The NYSE wants tokenised stocks because they understand that on-chain verification eliminates counterparty risk. On-chain gaming uses the same principle. Every raffle result, every coinflip outcome, verifiably generated and permanently recorded. No back-office reconciliation. No trust required.
If blockchain infrastructure is robust enough for the world’s equities markets, the argument that it is “too experimental” for gaming disappears entirely.
Morgan Stanley Is Already Being Watched On-Chain
Here is another detail that drives the point home. Morgan Stanley’s MSBT Bitcoin ETF wallets are already being publicly tracked via Arkham Intelligence. Institutional crypto holdings are being monitored in real-time by anyone with an internet connection.
This is on-chain transparency working exactly as designed. And nobody at Morgan Stanley is complaining, because they understand that this transparency is a feature, not a bug. It builds trust. It eliminates speculation. It gives investors confidence that the assets exist.

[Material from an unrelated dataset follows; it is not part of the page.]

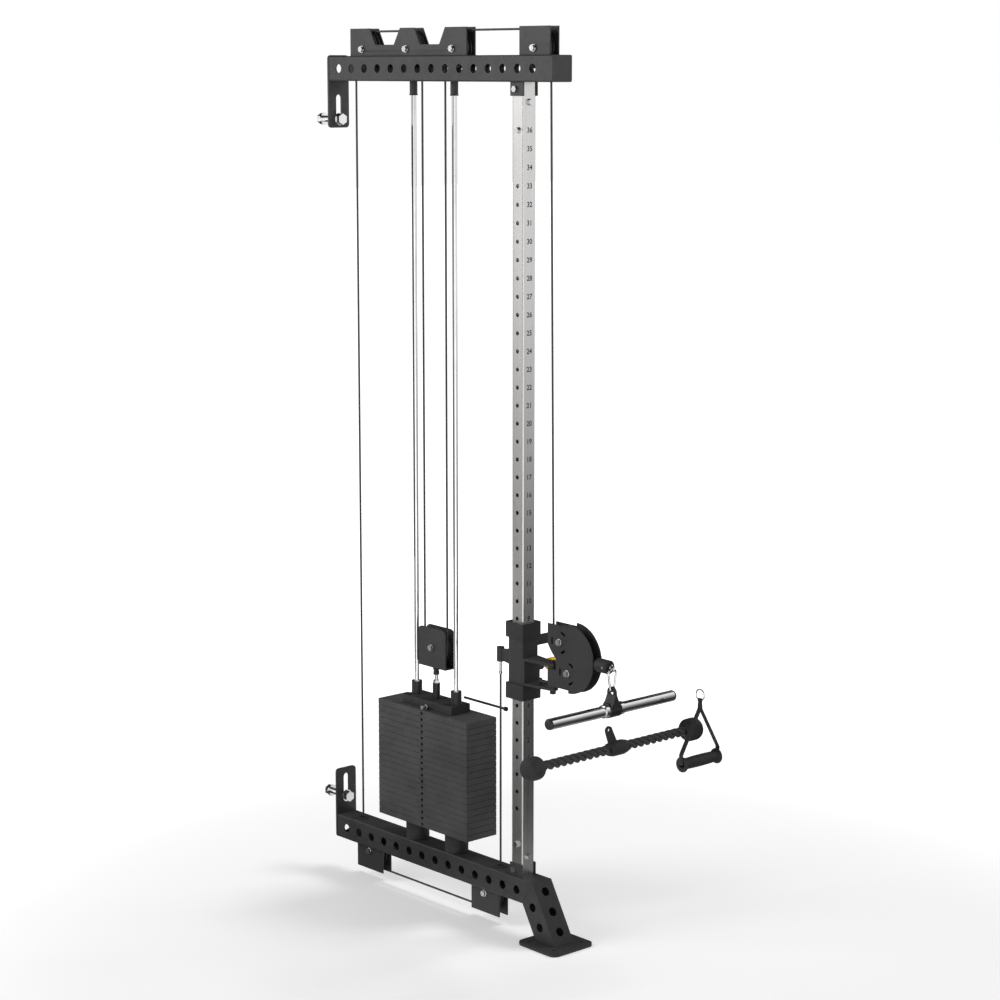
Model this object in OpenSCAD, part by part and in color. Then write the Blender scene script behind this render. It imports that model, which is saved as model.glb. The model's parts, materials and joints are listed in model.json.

Now apply that same logic to gaming. Would you rather play a raffle where the operator says “trust us, the draw was fair” — or one where the randomness generation is verifiable on the blockchain, using Chainlink VRF, auditable by anyone at any time?
The answer is obvious. The institutions already know it. The gaming industry is just slower to catch up.
What Happens Next
The NYSE tokenisation filing is not the end of anything. It is the beginning of a very loud, very public validation of everything that on-chain builders have been constructing for years.
When the world’s largest stock exchange says “we need blockchain infrastructure for transparency and efficiency,” every other industry that relies on trust and verification has to ask itself the same question: why are we still using black boxes when on-chain alternatives exist?
On-chain gaming answered that question years ago. Platforms like Satoshie chose to build on Base with Chainlink VRF not because it was the easy path, but because verifiable fairness is the only kind worth offering. Every raffle, every coinflip, every outcome — on-chain, transparent, and provably fair.
Wall Street just arrived at the same conclusion. Welcome to the party.